● **Dataset extract**:
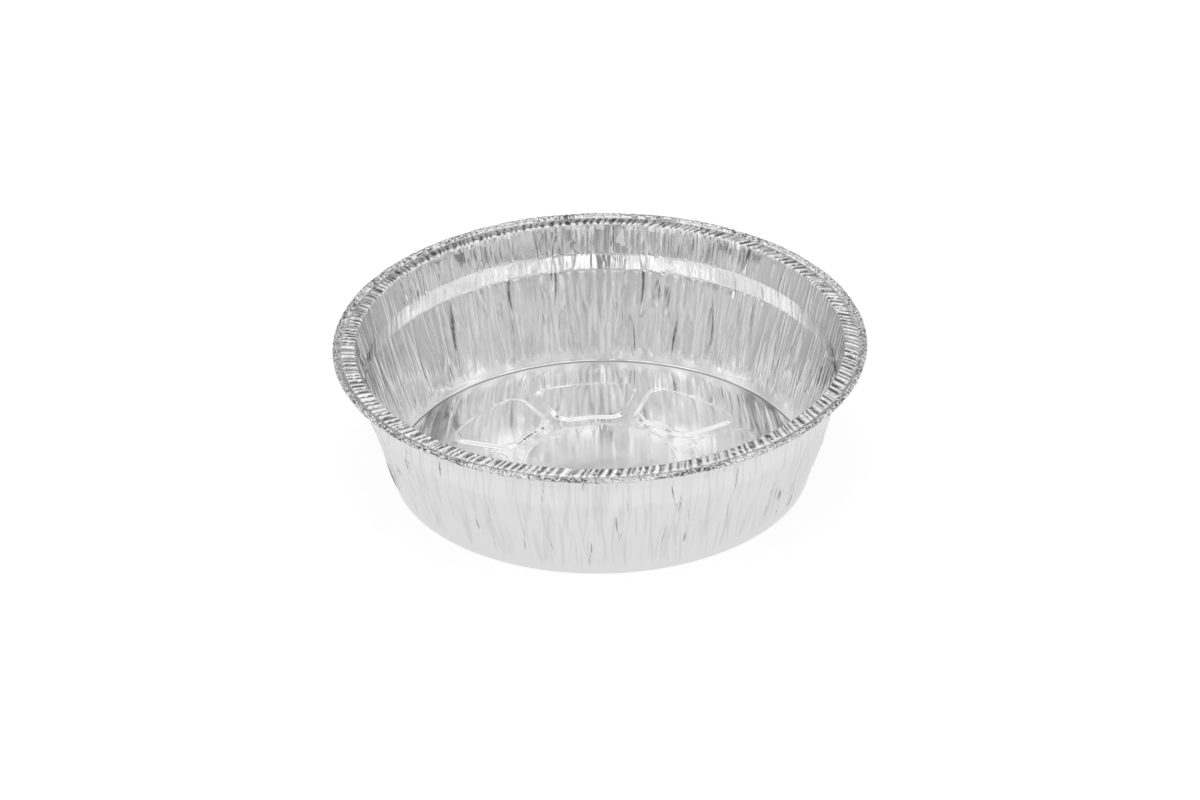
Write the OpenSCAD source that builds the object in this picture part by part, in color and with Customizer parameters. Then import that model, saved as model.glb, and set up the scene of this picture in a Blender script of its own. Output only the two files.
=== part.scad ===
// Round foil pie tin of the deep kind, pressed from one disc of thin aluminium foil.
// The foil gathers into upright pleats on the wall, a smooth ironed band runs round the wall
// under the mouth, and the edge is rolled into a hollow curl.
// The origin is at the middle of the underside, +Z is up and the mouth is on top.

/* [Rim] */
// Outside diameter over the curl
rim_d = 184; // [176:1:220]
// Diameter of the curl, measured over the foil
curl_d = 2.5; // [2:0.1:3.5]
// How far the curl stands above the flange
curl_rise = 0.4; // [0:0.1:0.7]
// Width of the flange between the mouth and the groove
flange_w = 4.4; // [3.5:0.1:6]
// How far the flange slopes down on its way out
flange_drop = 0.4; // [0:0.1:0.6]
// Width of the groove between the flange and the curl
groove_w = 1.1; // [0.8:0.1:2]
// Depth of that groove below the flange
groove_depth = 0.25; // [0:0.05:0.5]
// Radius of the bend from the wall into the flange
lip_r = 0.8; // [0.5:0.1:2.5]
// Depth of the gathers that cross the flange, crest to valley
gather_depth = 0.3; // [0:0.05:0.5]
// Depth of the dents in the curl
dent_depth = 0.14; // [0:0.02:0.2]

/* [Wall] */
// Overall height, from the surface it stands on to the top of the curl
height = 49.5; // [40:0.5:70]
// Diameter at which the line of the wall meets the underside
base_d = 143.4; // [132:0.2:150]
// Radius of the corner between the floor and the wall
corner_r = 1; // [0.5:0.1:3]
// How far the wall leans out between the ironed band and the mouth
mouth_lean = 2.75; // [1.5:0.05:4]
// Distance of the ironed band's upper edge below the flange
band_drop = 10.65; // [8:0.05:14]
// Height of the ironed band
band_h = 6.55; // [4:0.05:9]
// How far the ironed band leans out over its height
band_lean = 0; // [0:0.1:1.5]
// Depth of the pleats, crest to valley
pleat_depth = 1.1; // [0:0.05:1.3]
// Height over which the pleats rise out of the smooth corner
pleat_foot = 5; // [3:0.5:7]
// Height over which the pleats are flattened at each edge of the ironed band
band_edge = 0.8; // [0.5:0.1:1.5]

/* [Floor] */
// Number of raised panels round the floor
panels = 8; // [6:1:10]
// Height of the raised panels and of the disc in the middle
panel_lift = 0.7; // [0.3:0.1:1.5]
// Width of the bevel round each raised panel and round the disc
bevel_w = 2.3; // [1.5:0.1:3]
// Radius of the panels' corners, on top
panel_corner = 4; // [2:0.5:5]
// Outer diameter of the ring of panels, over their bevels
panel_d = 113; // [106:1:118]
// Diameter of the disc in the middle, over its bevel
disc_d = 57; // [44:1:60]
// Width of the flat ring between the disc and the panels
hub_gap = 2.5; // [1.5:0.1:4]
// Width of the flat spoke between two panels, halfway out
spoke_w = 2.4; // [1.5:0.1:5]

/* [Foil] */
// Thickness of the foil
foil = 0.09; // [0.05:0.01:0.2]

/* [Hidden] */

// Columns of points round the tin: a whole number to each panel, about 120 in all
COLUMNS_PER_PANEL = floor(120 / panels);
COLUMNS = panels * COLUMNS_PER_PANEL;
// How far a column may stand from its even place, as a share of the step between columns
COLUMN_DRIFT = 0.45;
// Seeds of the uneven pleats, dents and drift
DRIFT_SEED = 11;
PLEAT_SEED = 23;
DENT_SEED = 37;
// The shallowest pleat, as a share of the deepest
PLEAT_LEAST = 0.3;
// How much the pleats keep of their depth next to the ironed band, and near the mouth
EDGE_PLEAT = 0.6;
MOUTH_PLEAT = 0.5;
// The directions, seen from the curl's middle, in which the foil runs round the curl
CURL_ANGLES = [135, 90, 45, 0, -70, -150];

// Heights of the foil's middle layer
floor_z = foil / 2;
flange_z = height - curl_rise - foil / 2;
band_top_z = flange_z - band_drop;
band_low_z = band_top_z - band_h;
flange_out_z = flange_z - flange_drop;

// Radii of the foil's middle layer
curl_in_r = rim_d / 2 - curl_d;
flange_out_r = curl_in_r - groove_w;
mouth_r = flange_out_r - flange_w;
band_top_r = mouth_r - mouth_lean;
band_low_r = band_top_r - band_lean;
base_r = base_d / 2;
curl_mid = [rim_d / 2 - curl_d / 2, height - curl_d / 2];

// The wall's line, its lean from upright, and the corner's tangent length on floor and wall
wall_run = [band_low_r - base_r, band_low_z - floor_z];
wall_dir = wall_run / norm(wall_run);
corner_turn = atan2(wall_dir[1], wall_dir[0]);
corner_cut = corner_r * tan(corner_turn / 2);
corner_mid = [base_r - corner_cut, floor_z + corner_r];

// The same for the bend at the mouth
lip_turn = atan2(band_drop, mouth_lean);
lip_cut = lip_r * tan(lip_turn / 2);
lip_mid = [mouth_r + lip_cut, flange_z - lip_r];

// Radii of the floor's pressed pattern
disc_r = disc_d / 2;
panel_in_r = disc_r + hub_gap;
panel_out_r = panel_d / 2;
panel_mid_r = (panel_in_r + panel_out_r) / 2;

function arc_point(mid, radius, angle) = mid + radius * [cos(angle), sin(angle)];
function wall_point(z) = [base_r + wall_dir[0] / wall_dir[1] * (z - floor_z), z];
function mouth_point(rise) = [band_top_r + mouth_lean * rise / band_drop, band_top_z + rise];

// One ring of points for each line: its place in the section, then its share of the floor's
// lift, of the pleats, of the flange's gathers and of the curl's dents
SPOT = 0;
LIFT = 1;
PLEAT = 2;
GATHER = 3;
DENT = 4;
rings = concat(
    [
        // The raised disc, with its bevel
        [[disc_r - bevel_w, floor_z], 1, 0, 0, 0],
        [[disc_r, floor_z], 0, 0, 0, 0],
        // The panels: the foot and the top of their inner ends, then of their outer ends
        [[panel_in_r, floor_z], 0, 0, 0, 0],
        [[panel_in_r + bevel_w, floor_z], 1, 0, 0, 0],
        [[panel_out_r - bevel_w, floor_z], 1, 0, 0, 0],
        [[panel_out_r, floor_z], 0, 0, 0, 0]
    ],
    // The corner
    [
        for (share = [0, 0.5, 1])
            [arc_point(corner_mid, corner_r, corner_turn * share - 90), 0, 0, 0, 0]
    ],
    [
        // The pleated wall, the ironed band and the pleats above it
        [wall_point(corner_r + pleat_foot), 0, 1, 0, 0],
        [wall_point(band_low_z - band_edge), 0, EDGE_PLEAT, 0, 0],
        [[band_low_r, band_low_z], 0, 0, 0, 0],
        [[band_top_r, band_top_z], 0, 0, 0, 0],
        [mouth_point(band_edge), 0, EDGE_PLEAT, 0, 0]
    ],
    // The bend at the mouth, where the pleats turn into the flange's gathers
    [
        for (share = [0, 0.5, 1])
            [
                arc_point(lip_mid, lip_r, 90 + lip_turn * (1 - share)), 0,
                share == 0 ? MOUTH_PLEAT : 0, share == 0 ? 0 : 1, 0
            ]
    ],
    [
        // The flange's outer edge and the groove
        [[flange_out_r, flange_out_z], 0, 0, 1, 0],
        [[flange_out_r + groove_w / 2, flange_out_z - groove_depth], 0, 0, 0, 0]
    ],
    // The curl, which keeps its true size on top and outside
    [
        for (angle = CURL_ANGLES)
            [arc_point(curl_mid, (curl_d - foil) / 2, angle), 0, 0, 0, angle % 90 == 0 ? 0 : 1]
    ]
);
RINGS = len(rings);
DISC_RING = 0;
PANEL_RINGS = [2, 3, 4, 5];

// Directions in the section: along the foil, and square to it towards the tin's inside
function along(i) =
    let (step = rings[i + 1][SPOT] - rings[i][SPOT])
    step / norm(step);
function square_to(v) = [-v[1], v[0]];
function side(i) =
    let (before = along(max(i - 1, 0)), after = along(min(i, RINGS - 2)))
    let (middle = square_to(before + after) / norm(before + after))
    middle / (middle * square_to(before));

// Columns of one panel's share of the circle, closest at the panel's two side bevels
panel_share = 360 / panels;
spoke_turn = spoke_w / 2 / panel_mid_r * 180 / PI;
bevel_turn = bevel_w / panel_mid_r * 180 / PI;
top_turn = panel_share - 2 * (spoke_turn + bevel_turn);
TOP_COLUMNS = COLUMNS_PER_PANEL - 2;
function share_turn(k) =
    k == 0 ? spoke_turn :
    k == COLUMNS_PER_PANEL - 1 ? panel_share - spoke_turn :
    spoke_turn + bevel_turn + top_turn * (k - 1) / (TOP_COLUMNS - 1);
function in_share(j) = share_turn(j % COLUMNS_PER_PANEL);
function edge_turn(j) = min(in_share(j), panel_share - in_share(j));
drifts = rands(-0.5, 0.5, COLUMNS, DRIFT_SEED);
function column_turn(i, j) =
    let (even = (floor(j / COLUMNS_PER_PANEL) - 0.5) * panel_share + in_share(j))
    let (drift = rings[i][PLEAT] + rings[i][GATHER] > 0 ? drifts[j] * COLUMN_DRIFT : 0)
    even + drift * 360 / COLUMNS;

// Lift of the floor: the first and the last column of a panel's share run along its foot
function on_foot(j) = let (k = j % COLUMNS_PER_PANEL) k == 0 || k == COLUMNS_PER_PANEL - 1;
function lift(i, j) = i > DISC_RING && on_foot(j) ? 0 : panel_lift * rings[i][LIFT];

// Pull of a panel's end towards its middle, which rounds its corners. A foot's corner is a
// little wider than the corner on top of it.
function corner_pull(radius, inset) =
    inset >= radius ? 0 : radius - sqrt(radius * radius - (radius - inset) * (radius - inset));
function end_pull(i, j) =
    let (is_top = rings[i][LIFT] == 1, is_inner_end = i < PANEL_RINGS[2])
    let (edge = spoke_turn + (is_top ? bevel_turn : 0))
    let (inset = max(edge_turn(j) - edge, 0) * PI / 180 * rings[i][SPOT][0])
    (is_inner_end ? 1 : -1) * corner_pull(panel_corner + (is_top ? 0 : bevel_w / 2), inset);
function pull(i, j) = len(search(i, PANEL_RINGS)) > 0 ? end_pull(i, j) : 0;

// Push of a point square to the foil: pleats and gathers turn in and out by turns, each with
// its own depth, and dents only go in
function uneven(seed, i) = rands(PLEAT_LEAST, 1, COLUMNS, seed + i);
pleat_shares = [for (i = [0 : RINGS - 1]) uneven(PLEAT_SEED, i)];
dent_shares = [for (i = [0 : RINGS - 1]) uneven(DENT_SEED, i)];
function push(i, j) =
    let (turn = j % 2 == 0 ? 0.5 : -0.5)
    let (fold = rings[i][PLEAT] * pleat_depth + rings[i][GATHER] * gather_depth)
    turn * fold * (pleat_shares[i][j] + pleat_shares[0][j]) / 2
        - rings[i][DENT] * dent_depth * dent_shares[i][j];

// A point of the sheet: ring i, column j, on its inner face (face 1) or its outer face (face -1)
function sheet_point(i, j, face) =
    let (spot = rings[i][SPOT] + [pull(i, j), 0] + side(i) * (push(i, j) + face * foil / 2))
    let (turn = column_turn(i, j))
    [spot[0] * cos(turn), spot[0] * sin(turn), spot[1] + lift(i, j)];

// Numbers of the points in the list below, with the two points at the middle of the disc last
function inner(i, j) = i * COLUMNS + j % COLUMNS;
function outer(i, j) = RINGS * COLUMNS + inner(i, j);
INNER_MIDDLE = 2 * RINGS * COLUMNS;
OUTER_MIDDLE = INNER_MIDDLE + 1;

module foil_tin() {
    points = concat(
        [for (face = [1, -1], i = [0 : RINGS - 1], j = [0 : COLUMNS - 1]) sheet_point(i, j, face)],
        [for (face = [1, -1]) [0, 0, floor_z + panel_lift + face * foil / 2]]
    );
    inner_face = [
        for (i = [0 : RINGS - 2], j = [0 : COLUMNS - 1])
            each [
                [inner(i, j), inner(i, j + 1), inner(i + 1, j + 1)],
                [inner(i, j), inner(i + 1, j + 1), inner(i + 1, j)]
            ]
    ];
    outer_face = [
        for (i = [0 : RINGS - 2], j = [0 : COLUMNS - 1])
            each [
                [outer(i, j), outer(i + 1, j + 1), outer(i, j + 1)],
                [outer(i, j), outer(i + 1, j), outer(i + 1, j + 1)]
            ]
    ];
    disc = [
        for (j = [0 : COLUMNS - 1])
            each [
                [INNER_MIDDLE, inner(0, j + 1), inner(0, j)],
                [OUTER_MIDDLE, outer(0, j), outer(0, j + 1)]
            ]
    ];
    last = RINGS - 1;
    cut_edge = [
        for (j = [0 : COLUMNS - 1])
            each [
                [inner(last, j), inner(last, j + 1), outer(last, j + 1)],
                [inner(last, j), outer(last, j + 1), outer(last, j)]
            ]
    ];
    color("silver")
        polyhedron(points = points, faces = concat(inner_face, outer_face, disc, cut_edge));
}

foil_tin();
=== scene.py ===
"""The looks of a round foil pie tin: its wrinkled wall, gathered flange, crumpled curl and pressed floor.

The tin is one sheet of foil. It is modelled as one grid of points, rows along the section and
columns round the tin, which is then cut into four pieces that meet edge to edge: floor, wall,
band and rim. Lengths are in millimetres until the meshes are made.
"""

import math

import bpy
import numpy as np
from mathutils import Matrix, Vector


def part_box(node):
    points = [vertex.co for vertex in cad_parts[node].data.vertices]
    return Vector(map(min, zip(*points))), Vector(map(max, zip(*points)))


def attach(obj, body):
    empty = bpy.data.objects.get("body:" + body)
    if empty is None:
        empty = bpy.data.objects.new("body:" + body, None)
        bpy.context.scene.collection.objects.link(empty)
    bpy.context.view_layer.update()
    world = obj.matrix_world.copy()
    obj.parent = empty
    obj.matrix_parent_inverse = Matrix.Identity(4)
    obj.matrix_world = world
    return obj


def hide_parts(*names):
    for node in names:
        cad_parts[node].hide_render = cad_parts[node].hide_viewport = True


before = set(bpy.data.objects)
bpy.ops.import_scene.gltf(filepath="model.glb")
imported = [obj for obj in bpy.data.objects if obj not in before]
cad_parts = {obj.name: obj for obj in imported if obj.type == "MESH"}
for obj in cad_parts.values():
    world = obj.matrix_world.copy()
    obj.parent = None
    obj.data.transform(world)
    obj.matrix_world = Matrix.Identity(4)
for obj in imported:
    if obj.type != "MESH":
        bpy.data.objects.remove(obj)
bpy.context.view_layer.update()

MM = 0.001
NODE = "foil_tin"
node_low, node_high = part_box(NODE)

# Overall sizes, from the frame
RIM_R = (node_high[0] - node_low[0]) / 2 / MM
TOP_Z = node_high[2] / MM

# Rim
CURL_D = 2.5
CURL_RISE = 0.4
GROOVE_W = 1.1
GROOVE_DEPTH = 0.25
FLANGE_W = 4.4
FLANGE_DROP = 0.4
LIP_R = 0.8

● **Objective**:
Count every line of the material above that holds the string "return", then state only the total.

● **The result**:
2